_Work to be completed_: Repeat everything in the material exactly.

_Given information_:
######

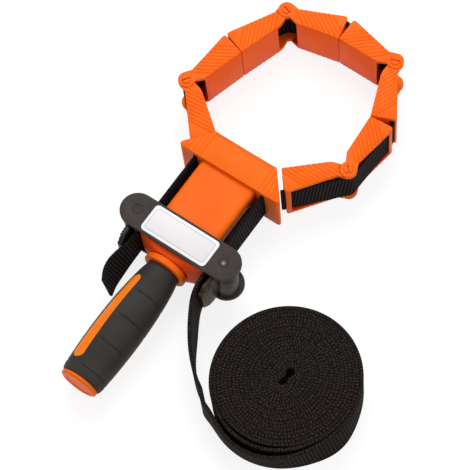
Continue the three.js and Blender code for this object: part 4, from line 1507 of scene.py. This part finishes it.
@dataclass
class Handle:
    """The round grip: an orange core with a collar and two inlays, soft rubber and an end cap.

    Lengths are in millimetres and angles in degrees round the handle's axis from +X. Shares run along the
    grip from the collar to the end.
    """

    axis: float = 16.5
    front: float = -78.2
    rear: float = -161.2
    neck: float = 10.9
    neck_share: float = 0.025
    neck_power: float = 0.68
    belly: float = 14.9
    belly_share: float = 0.56
    belly_power: float = 2.2
    shoulder: float = 13.9
    shoulder_share: float = 0.9
    end: float = 12.2
    groove_shares: tuple[float, ...] = (0.26, 0.48, 0.7, 0.93)
    groove_rings: tuple[float, ...] = (-1.0, -0.45, 0.0, 0.45, 1.0)
    groove_half: float = 0.75
    groove_depth: float = 0.65
    groove_gap: float = 24.0
    groove_fade: float = 9.0
    inlay_width: float = 9.2
    inlay_turns: tuple[float, float] = (128.0, 308.0)
    inlay_start: float = 0.14
    inlay_end: float = 0.9
    inlay_depth: float = 14.0
    inlay_root: float = 2.0
    inlay_narrow: tuple[float, float] = (0.8, 1.05)
    inlay_below: float = 0.12
    inlay_rings: int = 48
    inlay_steps: int = 40
    inlay_edge: float = 40.0
    window_edge: float = 50.0
    rim_gap: float = 0.3
    rim_round: float = 0.3
    rim_steps: int = 2
    core: float = 8.0
    bore_margin: float = 1.05
    tunnel_overrun: float = 5.0
    tunnel_steps: int = 64
    collar: float = 14.2
    collar_front: float = -73.7
    collar_rear: float = -77.9
    collar_round: float = 0.5
    collar_slope: float = 0.9
    recess: tuple[float, float, float] = (5.0, 4.3, 1.0)
    cap_rear: float = -163.7
    cap_gap: float = 0.3
    cap_edge: tuple[tuple[float, float], ...] = ((3.4, 0.5), (3.0, 0.0), (1.1, 0.0), (0.35, 0.35), (0.0, 1.1))
    plug: tuple[float, float] = (6.0, 6.0)
    steps: int = 96
    smooth: float = 42.0

    def radius(self, share: float) -> float:
        """Gives the grip's radius.

        Args:
            share: The share of its length from the collar.

        Returns:
            The radius in millimetres.
        """
        if share <= self.neck_share:
            return self.neck
        if share <= self.belly_share:
            way = (share - self.neck_share) / (self.belly_share - self.neck_share)
            return self.neck + (self.belly - self.neck) * math.sin(0.5 * math.pi * way) ** self.neck_power
        if share <= self.shoulder_share:
            way = (share - self.belly_share) / (self.shoulder_share - self.belly_share)
            return self.belly + (self.shoulder - self.belly) * way ** self.belly_power
        off = (share - self.shoulder_share) / (1.0 - self.shoulder_share)
        return self.end + (self.shoulder - self.end) * math.sqrt(max(0.0, 1.0 - off * off))

    def hull(self, offset: float, count: int = 64) -> list[Ring]:
        """Gives the outer profile of the grip, from the collar to the end.

        Args:
            offset: Millimetres added to its radius.
            count: The rings, without those of the grooves.

        Returns:
            The profile in metres.
        """
        run = self.front - self.rear
        shares = {i / count for i in range(count + 1)}
        for share in self.groove_shares:
            shares.update(share + side * self.groove_half / run for side in self.groove_rings)
        return rings([(self.radius(share) + offset, self.front - share * run) for share in sorted(shares)])

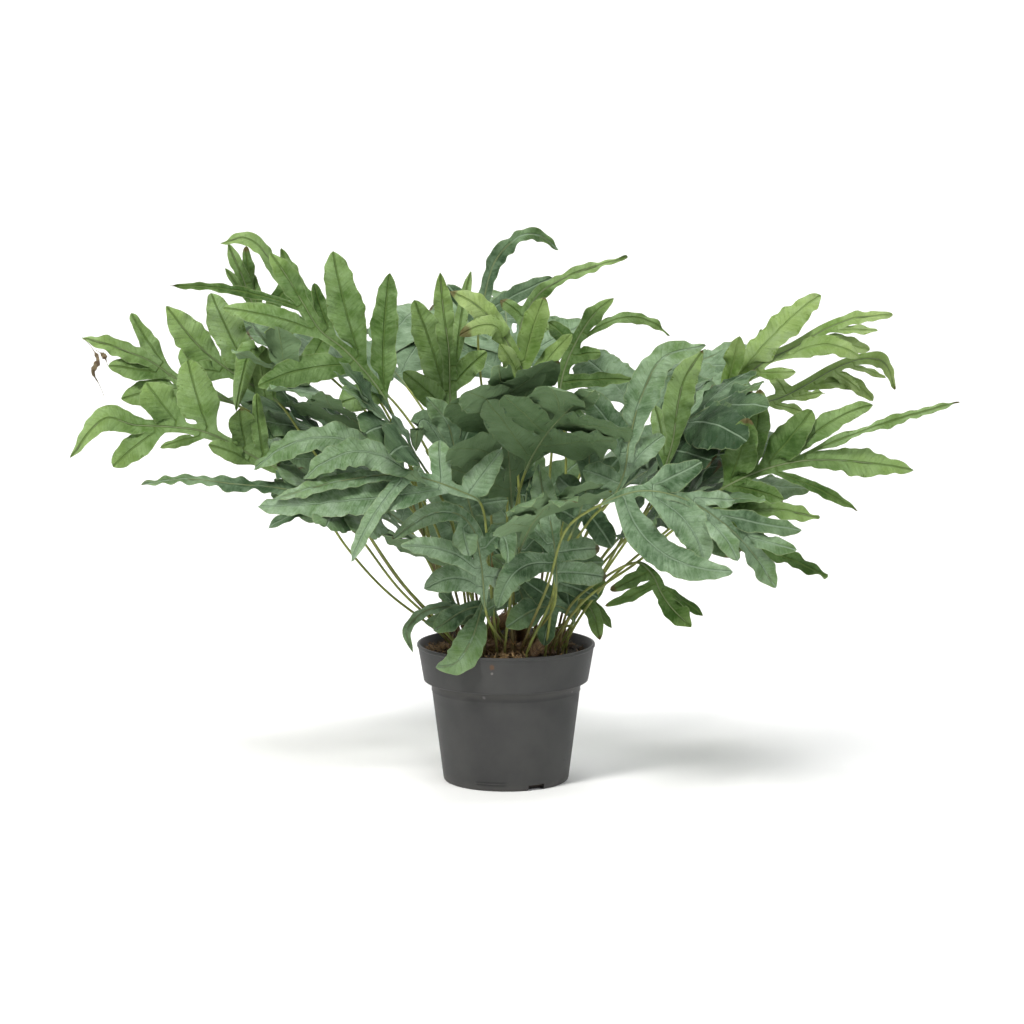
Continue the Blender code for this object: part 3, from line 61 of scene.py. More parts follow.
# The pot, a moulded plastic one with a 0.19 m rim
RIM_RADIUS = 0.0950
COLLAR_FOOT_RADIUS = 0.0880
BODY_TOP_RADIUS = 0.0805
BASE_RADIUS = 0.0668
POT_HEIGHT = 0.1480
COLLAR_HEIGHT = 0.0400
WALL = 0.0020
FLOOR = 0.0030
LIP_HEIGHT = 0.0035
LIP_PROUD = 0.0011
POT_SIDES = 36
DRAIN_WIDTH = 0.0190
DRAIN_HEIGHT = 0.0060
DRAIN_DEGREES = (-61, 29, 119)

# The soil and what creeps over it
GAP = 0.0003
SOIL_TOP = 0.1405
SOIL_BUMP = 0.0022
SOIL_EDGE_RADIUS = 0.0918
HOLE_DEPTH = 0.0160
RHIZOME_SIDES = 8
RHIZOMES = {
    "rhizome_front": (((-0.046, -0.026, 0.142), (-0.012, -0.036, 0.148), (0.018, -0.024, 0.142)), 0.0075),
    "rhizome_hump": (((-0.024, 0.012, 0.141), (-0.010, 0.001, 0.166), (0.009, 0.004, 0.173),
                      (0.018, 0.030, 0.142)), 0.0080),
    "rhizome_right": (((0.027, -0.050, 0.141), (0.040, -0.020, 0.147), (0.036, 0.012, 0.142)), 0.0070),
}

# The fronds
STALK_RADIUS = 0.0014
STALK_STRAIGHT = 0.0240
WING = 0.0072
VEIN = 0.0007
LOBE_WAVE = 0.0030
CLEAR = 0.0004
GRID = 0.0105
BASE_SHIFT = 0.035
SECTION_STEP = 0.021
SHORTEST_LOBE = 0.018
FEET_APART = 0.0085
FEET_RADIUS = 0.0680
FERN_SEED = 41


def plan(stalk, rib, depth, face, width, look, *lobes, taper=2.1):
    """One frond of the photograph, its stalk and rib by rows of pixels."""
    return {"stalk": list(zip(stalk[::2], stalk[1::2])), "rib": list(zip(rib[::2], rib[1::2])),
            "depth": depth, "face": face, "width": width, "look": look, "lobes": lobes, "taper": taper}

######

_Solved exercise_:
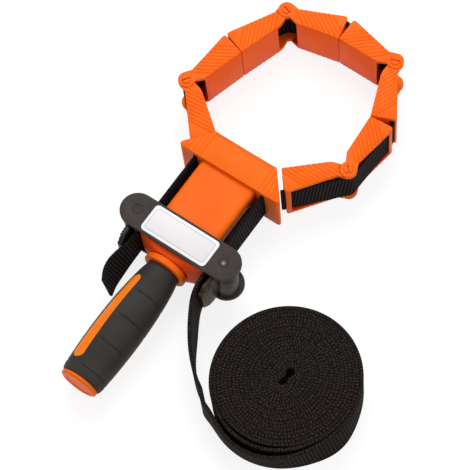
Continue the three.js and Blender code for this object: part 4, from line 1507 of scene.py. This part finishes it.
@dataclass
class Handle:
    """The round grip: an orange core with a collar and two inlays, soft rubber and an end cap.

    Lengths are in millimetres and angles in degrees round the handle's axis from +X. Shares run along the
    grip from the collar to the end.
    """

    axis: float = 16.5
    front: float = -78.2
    rear: float = -161.2
    neck: float = 10.9
    neck_share: float = 0.025
    neck_power: float = 0.68
    belly: float = 14.9
    belly_share: float = 0.56
    belly_power: float = 2.2
    shoulder: float = 13.9
    shoulder_share: float = 0.9
    end: float = 12.2
    groove_shares: tuple[float, ...] = (0.26, 0.48, 0.7, 0.93)
    groove_rings: tuple[float, ...] = (-1.0, -0.45, 0.0, 0.45, 1.0)
    groove_half: float = 0.75
    groove_depth: float = 0.65
    groove_gap: float = 24.0
    groove_fade: float = 9.0
    inlay_width: float = 9.2
    inlay_turns: tuple[float, float] = (128.0, 308.0)
    inlay_start: float = 0.14
    inlay_end: float = 0.9
    inlay_depth: float = 14.0
    inlay_root: float = 2.0
    inlay_narrow: tuple[float, float] = (0.8, 1.05)
    inlay_below: float = 0.12
    inlay_rings: int = 48
    inlay_steps: int = 40
    inlay_edge: float = 40.0
    window_edge: float = 50.0
    rim_gap: float = 0.3
    rim_round: float = 0.3
    rim_steps: int = 2
    core: float = 8.0
    bore_margin: float = 1.05
    tunnel_overrun: float = 5.0
    tunnel_steps: int = 64
    collar: float = 14.2
    collar_front: float = -73.7
    collar_rear: float = -77.9
    collar_round: float = 0.5
    collar_slope: float = 0.9
    recess: tuple[float, float, float] = (5.0, 4.3, 1.0)
    cap_rear: float = -163.7
    cap_gap: float = 0.3
    cap_edge: tuple[tuple[float, float], ...] = ((3.4, 0.5), (3.0, 0.0), (1.1, 0.0), (0.35, 0.35), (0.0, 1.1))
    plug: tuple[float, float] = (6.0, 6.0)
    steps: int = 96
    smooth: float = 42.0

    def radius(self, share: float) -> float:
        """Gives the grip's radius.

        Args:
            share: The share of its length from the collar.

        Returns:
            The radius in millimetres.
        """
        if share <= self.neck_share:
            return self.neck
        if share <= self.belly_share:
            way = (share - self.neck_share) / (self.belly_share - self.neck_share)
            return self.neck + (self.belly - self.neck) * math.sin(0.5 * math.pi * way) ** self.neck_power
        if share <= self.shoulder_share:
            way = (share - self.belly_share) / (self.shoulder_share - self.belly_share)
            return self.belly + (self.shoulder - self.belly) * way ** self.belly_power
        off = (share - self.shoulder_share) / (1.0 - self.shoulder_share)
        return self.end + (self.shoulder - self.end) * math.sqrt(max(0.0, 1.0 - off * off))

    def hull(self, offset: float, count: int = 64) -> list[Ring]:
        """Gives the outer profile of the grip, from the collar to the end.

        Args:
            offset: Millimetres added to its radius.
            count: The rings, without those of the grooves.

        Returns:
            The profile in metres.
        """
        run = self.front - self.rear
        shares = {i / count for i in range(count + 1)}
        for share in self.groove_shares:
            shares.update(share + side * self.groove_half / run for side in self.groove_rings)
        return rings([(self.radius(share) + offset, self.front - share * run) for share in sorted(shares)])

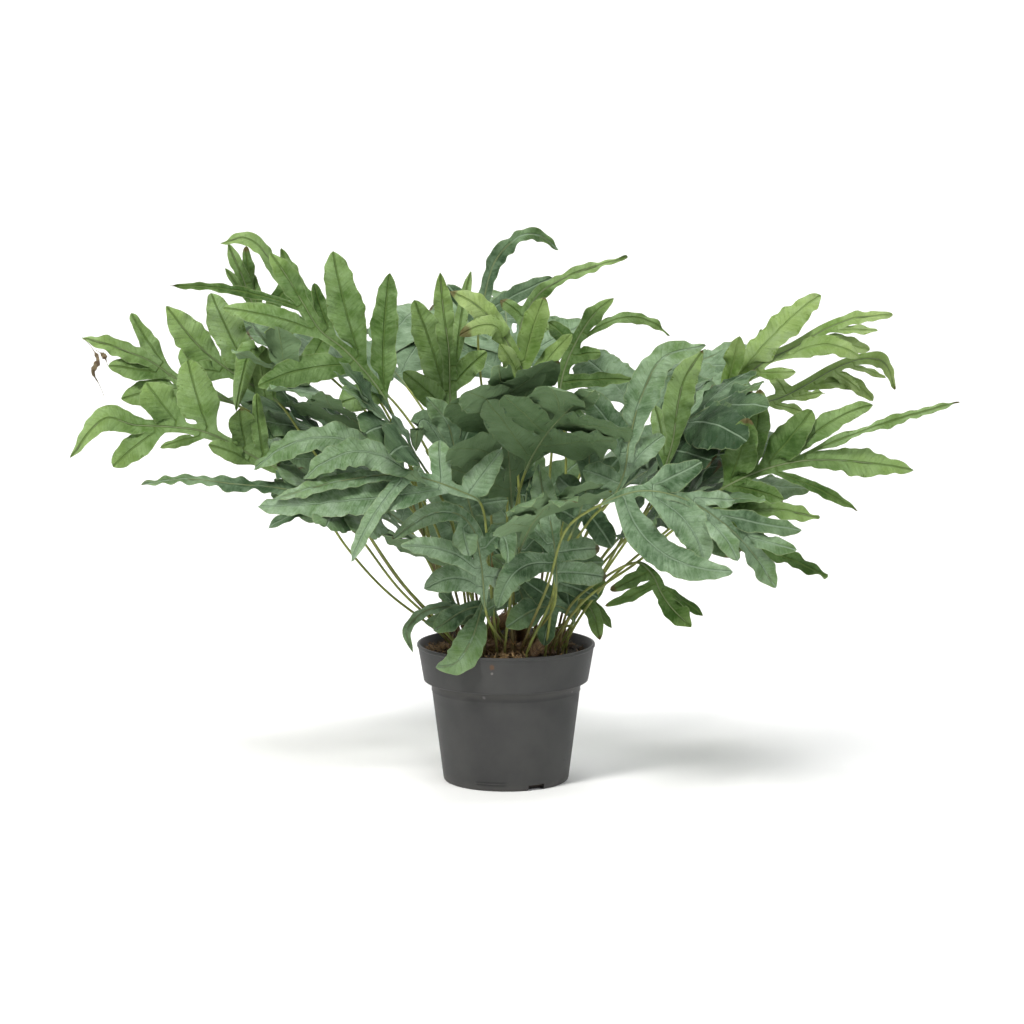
Continue the Blender code for this object: part 3, from line 61 of scene.py. More parts follow.
# The pot, a moulded plastic one with a 0.19 m rim
RIM_RADIUS = 0.0950
COLLAR_FOOT_RADIUS = 0.0880
BODY_TOP_RADIUS = 0.0805
BASE_RADIUS = 0.0668
POT_HEIGHT = 0.1480
COLLAR_HEIGHT = 0.0400
WALL = 0.0020
FLOOR = 0.0030
LIP_HEIGHT = 0.0035
LIP_PROUD = 0.0011
POT_SIDES = 36
DRAIN_WIDTH = 0.0190
DRAIN_HEIGHT = 0.0060
DRAIN_DEGREES = (-61, 29, 119)

# The soil and what creeps over it
GAP = 0.0003
SOIL_TOP = 0.1405
SOIL_BUMP = 0.0022
SOIL_EDGE_RADIUS = 0.0918
HOLE_DEPTH = 0.0160
RHIZOME_SIDES = 8
RHIZOMES = {
    "rhizome_front": (((-0.046, -0.026, 0.142), (-0.012, -0.036, 0.148), (0.018, -0.024, 0.142)), 0.0075),
    "rhizome_hump": (((-0.024, 0.012, 0.141), (-0.010, 0.001, 0.166), (0.009, 0.004, 0.173),
                      (0.018, 0.030, 0.142)), 0.0080),
    "rhizome_right": (((0.027, -0.050, 0.141), (0.040, -0.020, 0.147), (0.036, 0.012, 0.142)), 0.0070),
}

# The fronds
STALK_RADIUS = 0.0014
STALK_STRAIGHT = 0.0240
WING = 0.0072
VEIN = 0.0007
LOBE_WAVE = 0.0030
CLEAR = 0.0004
GRID = 0.0105
BASE_SHIFT = 0.035
SECTION_STEP = 0.021
SHORTEST_LOBE = 0.018
FEET_APART = 0.0085
FEET_RADIUS = 0.0680
FERN_SEED = 41


def plan(stalk, rib, depth, face, width, look, *lobes, taper=2.1):
    """One frond of the photograph, its stalk and rib by rows of pixels."""
    return {"stalk": list(zip(stalk[::2], stalk[1::2])), "rib": list(zip(rib[::2], rib[1::2])),
            "depth": depth, "face": face, "width": width, "look": look, "lobes": lobes, "taper": taper}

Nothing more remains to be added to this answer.